No entender de Moedas, Portugal deveria olhar para outros países europeus, como Alemanha e Suécia, e mesmo para o Canadá, que têm políticas de imigração bem definidas. Nesses países, os estrangeiros são atraídos por meio de contratos regulares de trabalho para áreas em que há demanda de mão de obra, de acordo com as necessidades. “Agora, as pessoas chegarem em Portugal sem ter absolutamente nada não é justo. Precisamos de uma política que defina em se setores os imigrantes podem trabalhar. Portugal precisa de muitas pessoas, mas tudo tem de ser definido pelo governo”, afirma.

Outro exemplo claro da falta de uma política consistente de imigração em Portugal, destaca o prefeito, é o fato de milhares de pessoas estarem há mais de dois anos esperando por uma entrevista no Serviço de Estrangeiros e Fronteiras (SEF). “Enquanto esperaram, ficam precariamente na cidade. Nós ajudamos essas pessoas todos os dias, mas deixá-las esperando pela regularização por todo esse tempo é vergonhoso”, critica o prefeito. Para tentar resolver essas pendências, o governo lançou, nesta segunda-feira (13/03), um sistema on-line que permitirá a concessão de autorização de residência em até 72 horas para cerca de 150 mil cidadãos da Comunidade dos Países de Língua Portuguesa (CPLP), entre eles, o Brasil.

Melhores cidades

Moedas acredita que é necessário muito mais. “É preciso haver um acompanhamento para que todos os imigrantes tenham um contrato de trabalho. Saber, exatamente, a cada ano, as necessidades que o país tem de mão de obra. O que nós não podemos fazer é tratar as pessoas como hoje as tratamos, sem dignidade”, diz. “Estamos falando de pessoas que são essenciais numa cidade para a inovação e a criatividade”, frisa.

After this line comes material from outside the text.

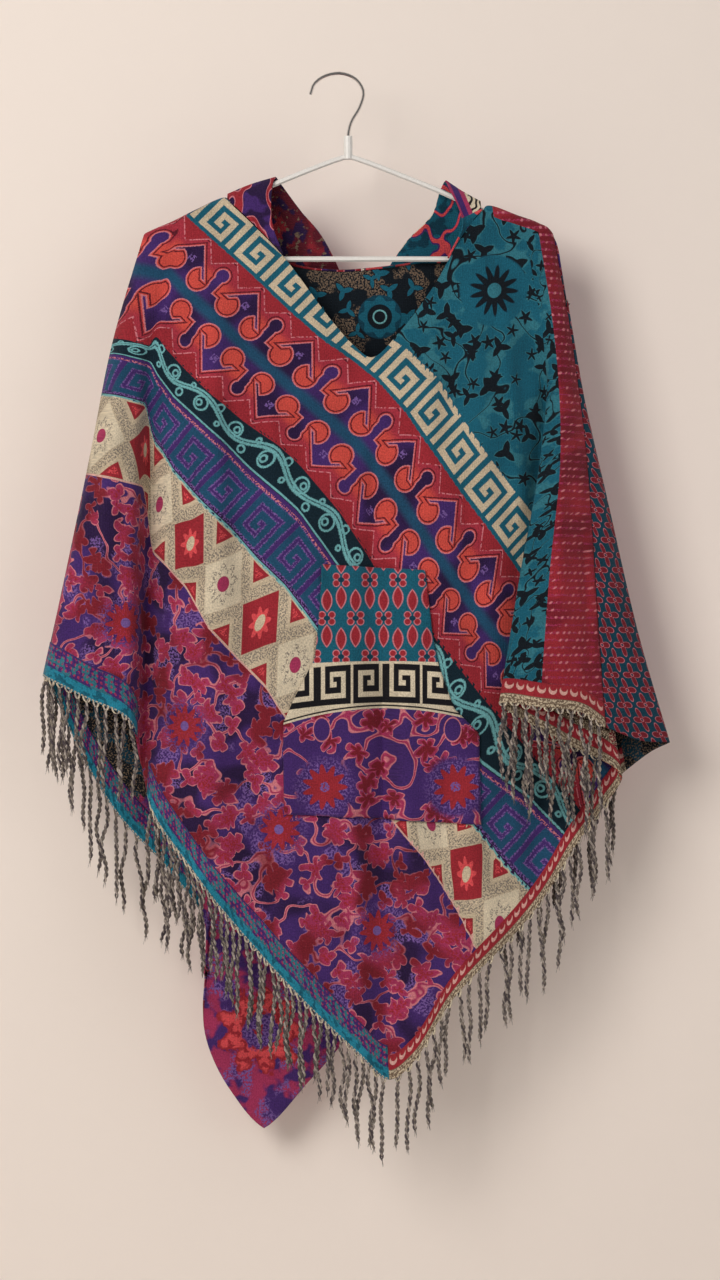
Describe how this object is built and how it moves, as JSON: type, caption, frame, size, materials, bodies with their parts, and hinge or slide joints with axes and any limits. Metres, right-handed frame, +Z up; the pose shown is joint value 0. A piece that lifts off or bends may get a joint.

Ele acrescenta que as melhores cidades do mundo para se viver são as que têm muitos imigrantes. Exatamente porque, ao juntar formas diferentes de pensar, produzem riqueza. “Mas a política de imigração, como está, não funciona, está muito longe daquilo que deveria ser para uma cidade como Lisboa, que precisa de imigrantes. Lisboa, na sua gênese, é uma cidade aberta. Não há nada de fechado. Agora, é preciso tratar as pessoas com dignidade”, enfatiza.